## DATASET CONTENT:
_____

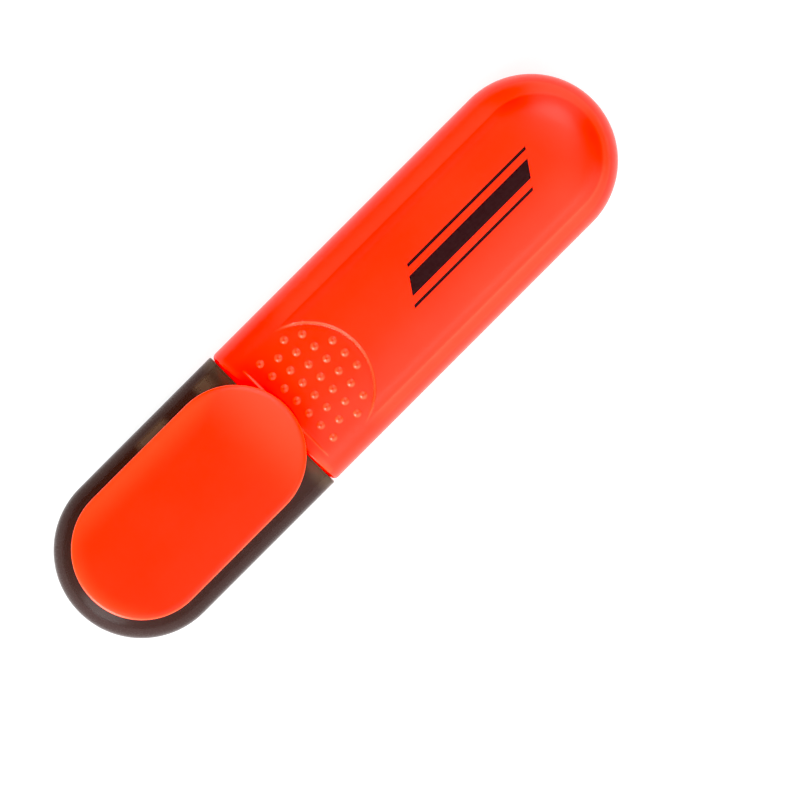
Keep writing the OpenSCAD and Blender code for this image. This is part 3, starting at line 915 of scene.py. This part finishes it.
def make_front_section():
    material = clear_orange()
    shape = Shape()
    rings = []
    ease = 0.45
    for turn in np.linspace(0, 90, 6):
        a = math.radians(turn)
        radius = NOZZLE_RADIUS - ease * (1 - math.sin(a))
        rings.append(front_ring(NOZZLE_X + ease * (1 - math.cos(a)), radius, radius, 2))
    for x in np.linspace(NOZZLE_X + ease, FLARE_X, 8)[1:-1]:
        rings.append(front_ring(x, NOZZLE_RADIUS, NOZZLE_RADIUS, 2))
    for t in np.linspace(0, 1, 40):
        rings.append(flare_at(t, 0))
    lip = 0.15
    rings.append(front_ring(COLLAR_X, COLLAR_HALF - lip, COLLAR_CROWN - lip, SQUARENESS))
    rings.append(front_ring(COLLAR_X + lip, COLLAR_HALF, COLLAR_CROWN, SQUARENESS))
    rings.append(front_ring(MOUTH_X, COLLAR_HALF, COLLAR_CROWN, SQUARENESS))
    plug_half, plug_crown = CAVITY_HALF - PLUG_PLAY, CAVITY_CROWN - PLUG_PLAY
    for x, wall in ((MOUTH_X, 0), (MOUTH_X + PLUG_LENGTH, 0), (MOUTH_X + PLUG_LENGTH, PLUG_WALL),
                    (MOUTH_X, PLUG_WALL)):
        rings.append(front_ring(x, plug_half - wall, plug_crown - wall, SQUARENESS))
    for t in np.linspace(1, 0.22, 26):
        rings.append(flare_at(t, FLARE_WALL))
    shape.grid(np.array(rings), closed=True)
    shape.fan(rings[-1], (rings[-1][0][0], 0, MID_Z))
    shape.fan(rings[0], (NOZZLE_X, 0, MID_Z))
    body = shape.piece("front_moulding", material)
    for number, part in enumerate(front_inner_parts()):
        cut_or_join(body, part.piece(f"front_part_{number}", material), "UNION")
    channel = Shape()
    wide, tall = NIB_HALF + CHANNEL_PLAY, NIB_TALL + CHANNEL_PLAY
    add_box(channel, (NOZZLE_X - 1, -wide, MID_Z - tall), (MOUTH_X + PLUG_LENGTH + 1, wide, MID_Z + tall))
    cut_or_join(body, channel.piece("front_channel", material), "DIFFERENCE")
    soften(body, SHARP_ANGLE)
    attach(body, "pen")
    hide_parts("front_section")


def add_box(shape, low, high):
    outline = ((low[1], low[2]), (high[1], low[2]), (high[1], high[2]), (low[1], high[2]))
    near, far = (np.array([(x, y, z) for y, z in outline]) for x in (low[0], high[0]))
    shape.prism(near, far)


def front_inner_parts():
    """The nib's channel and the two webs that tie it to the flare, one on each side."""
    channel = Shape()
    wide, tall = NIB_HALF + CHANNEL_WALL, NIB_TALL + CHANNEL_WALL
    add_box(channel, (FLARE_X + 1, -wide, MID_Z - tall), (MOUTH_X + 4.6, wide, MID_Z + tall))
    yield channel
    tall = COLLAR_CROWN - 1.9
    reach = WEB_LENGTH - 0.1
    for side in (1, -1):
        web = Shape()
        start = np.array([COLLAR_X - WEB_LENGTH, side * (NIB_HALF + 0.5)])
        end = start + [reach, side * reach * WEB_LEAN]
        thick = np.array([-WEB_LEAN * side, 1]) / math.hypot(WEB_LEAN, 1) * WEB_HALF_THICKNESS
        outline = [start - thick, end - thick, end + thick, start + thick]
        low = np.array([(x, y, MID_Z - tall) for x, y in outline])
        high = np.array([(x, y, MID_Z + tall) for x, y in outline])
        web.prism(low, high)
        inside = Shape()
        rings = [flare_at(t, FLARE_WALL * 0.5) for t in np.linspace(0.2, 1, 20)]
        inside.grid(np.array(rings), closed=True)
        inside.fan(rings[0], (rings[0][0][0], 0, MID_Z))
        inside.fan(rings[-1], (rings[-1][0][0], 0, MID_Z))
        yield Trimmed(web, inside)


class Trimmed:
    """A shape that is cut to the space inside another when it is made."""

    def __init__(self, shape, room):
        self.shape = shape
        self.room = room

    def piece(self, name, material):
        made = self.shape.piece(name, material)
        cut_or_join(made, self.room.piece(name + "_room", material), "INTERSECT")
        return made


def cut_or_join(target, tool, operation):
    """Applies a boolean to target and removes the tool."""
    modifier = target.modifiers.new("work", "BOOLEAN")
    modifier.operation = operation
    modifier.solver = "MANIFOLD"
    modifier.object = tool
    bpy.context.view_layer.update()
    done = target.evaluated_get(bpy.context.evaluated_depsgraph_get())
    mesh = bpy.data.meshes.new_from_object(done)
    target.modifiers.clear()
    target.data = mesh
    bpy.data.objects.remove(tool)


def soften(target, sharp_angle):
    """Smooth shading with hard edges only where the surface turns sharply."""
    work = bmesh.new()
    work.from_mesh(target.data)
    smooth_faces(work, sharp_angle)
    work.to_mesh(target.data)
    work.free()


def make_nib():
    """A chisel nib: a slab with a slanted, bevelled writing edge."""
    tip, tail = NIB_LOW[0], NIB_HIGH[0]
    half, tall = NIB_HALF, NIB_TALL
    body_end = tail - 7
    plan = np.array([(tip, 1.8), (tip + 1.2, half - 0.45), (tip + 2.8, half), (body_end, half), (tail, 1.3),
                     (tail, -1.3), (body_end, -half), (tip + 3.1, -half), (tip + 1.55, -2.25)])
    side = np.array([(tip, -tall + 1.4), (tip + 4.2, tall), (body_end, tall), (tail, 1.3), (tail, -1.3),
                     (body_end, -tall), (tip + 1.4, -tall), (tip, -tall + 0.5)])
    from_above = Shape()
    low = np.array([(x, y, MID_Z - tall - 1) for x, y in plan])
    high = low + [0, 0, 2 * tall + 2]
    from_above.prism(low, high)
    from_side = Shape()
    near = np.array([(x, -half - 1, MID_Z + z) for x, z in side])
    far = near + [0, 2 * half + 2, 0]
    from_side.prism(near, far)
    material = felt()
    made = from_above.piece("chisel_nib", material)
    cut_or_join(made, from_side.piece("nib_side", material), "INTERSECT")
    work = bmesh.new()
    work.from_mesh(made.data)
    bmesh.ops.dissolve_limit(work, angle_limit=math.radians(1), verts=work.verts, edges=work.edges)
    hard = [e for e in work.edges if e.calc_face_angle(0) > math.radians(8)]
    bmesh.ops.bevel(work, geom=hard, offset=0.16 * MM, segments=3, profile=0.5, affect="EDGES")
    work.to_mesh(made.data)
    work.free()
    soften(made, 40)
    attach(made, "pen")
    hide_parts("nib")


# ---------------------------------------------------------------- hidden CAD nodes that stay

def paint_cad_nodes():
    for node, material in (("inner_cap", liner_plastic()), ("ink_core", soaked_fibre()),
                           ("core_film", clear_film())):
        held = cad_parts[node]
        held.data.materials.clear()
        held.data.materials.append(material)
        for polygon in held.data.polygons:
            polygon.use_smooth = False


# ---------------------------------------------------------------- floor, light and camera

VIEW_WIDTH = 125.0
VIEW_TURN = math.radians(45)
VIEW_OFFSET = (10.0, -6.9)
LENS = 500.0
SENSOR = 36.0
BLACK_POINT = 0.045


def make_floor():
    size = 8.0
    mesh = bpy.data.meshes.new("floor")
    corners = [(-size, -size, 0), (size, -size, 0), (size, size, 0), (-size, size, 0)]
    mesh.from_pydata(corners, [], [(0, 1, 2, 3)])
    mesh.materials.append(floor_paint())
    made = bpy.data.objects.new("floor", mesh)
    made.location.z = cad_box[0].z - 0.01 * MM
    bpy.context.scene.collection.objects.link(made)


def add_softbox(name, azimuth, zenith, spread, brightness):
    """A round soft light far away: its direction and its width in degrees, and how bright its face looks."""
    data = bpy.data.lights.new(name, "SUN")
    data.energy = brightness * math.pi * math.sin(math.radians(spread / 2)) ** 2
    data.angle = math.radians(spread)
    lamp = bpy.data.objects.new(name, data)
    lamp.rotation_euler = (0, math.radians(zenith), math.radians(azimuth))
    bpy.context.scene.collection.objects.link(lamp)


# Each light's name, azimuth, zenith angle, spread and brightness.
SOFTBOXES = [
    ("cap_side", -168, 70, 36, 18.0),
    ("near_side", -62, 42, 70, 0.45),
    ("near_side_2", -122, 42, 72, 1.05),
    ("near_low", -78, 72, 50, 1.2),
    ("rear_side", 20, 42, 32, 3.8),
    ("rear_high", 10, 22, 28, 1.3),
    ("rear_low", 22, 73, 50, 1.3),
    ("far_side", 95, 36, 40, 0.5),
    ("far_low", 95, 62, 34, 0.7),
]
WORLD_STRENGTH = 0.05


def make_lights():
    for light in SOFTBOXES:
        add_softbox(*light)
    world = bpy.data.worlds.new("studio")
    world.use_nodes = True
    world.node_tree.nodes["Background"].inputs["Color"].default_value = (1, 1, 1, 1)
    world.node_tree.nodes["Background"].inputs["Strength"].default_value = WORLD_STRENGTH
    bpy.context.scene.world = world
    view = bpy.context.scene.view_settings
    view.view_transform = "Standard"
    view.use_curve_mapping = True
    view.curve_mapping.black_level = (BLACK_POINT, BLACK_POINT, BLACK_POINT)
    view.curve_mapping.update()


def make_camera():
    data = bpy.data.cameras.new("camera")
    data.lens = LENS
    data.sensor_width = SENSOR
    data.clip_end = 100
    camera = bpy.data.objects.new("camera", data)
    right = np.array([math.cos(VIEW_TURN), -math.sin(VIEW_TURN)])
    up = np.array([math.sin(VIEW_TURN), math.cos(VIEW_TURN)])
    aim = VIEW_OFFSET[0] * right + VIEW_OFFSET[1] * up
    distance = VIEW_WIDTH * LENS / SENSOR
    camera.location = Vector((aim[0], aim[1], MID_Z + distance)) * MM
    camera.rotation_euler = (0, 0, -VIEW_TURN)
    bpy.context.scene.collection.objects.link(camera)
    bpy.context.scene.camera = camera


make_camera()
make_barrel()
make_print()
make_cap_shell()
make_clip()
make_front_section()
make_nib()
paint_cad_nodes()
make_floor()
make_lights()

_____

## SET TASK:
Both the line with "held = cad_parts[node]" and the line with "bpy.context.scene.collection.objects.link(made)" belong in the answer; write them out exactly, with every line between.

## RESULT:
        held = cad_parts[node]
        held.data.materials.clear()
        held.data.materials.append(material)
        for polygon in held.data.polygons:
            polygon.use_smooth = False


# ---------------------------------------------------------------- floor, light and camera

VIEW_WIDTH = 125.0
VIEW_TURN = math.radians(45)
VIEW_OFFSET = (10.0, -6.9)
LENS = 500.0
SENSOR = 36.0
BLACK_POINT = 0.045


def make_floor():
    size = 8.0
    mesh = bpy.data.meshes.new("floor")
    corners = [(-size, -size, 0), (size, -size, 0), (size, size, 0), (-size, size, 0)]
    mesh.from_pydata(corners, [], [(0, 1, 2, 3)])
    mesh.materials.append(floor_paint())
    made = bpy.data.objects.new("floor", mesh)
    made.location.z = cad_box[0].z - 0.01 * MM
    bpy.context.scene.collection.objects.link(made)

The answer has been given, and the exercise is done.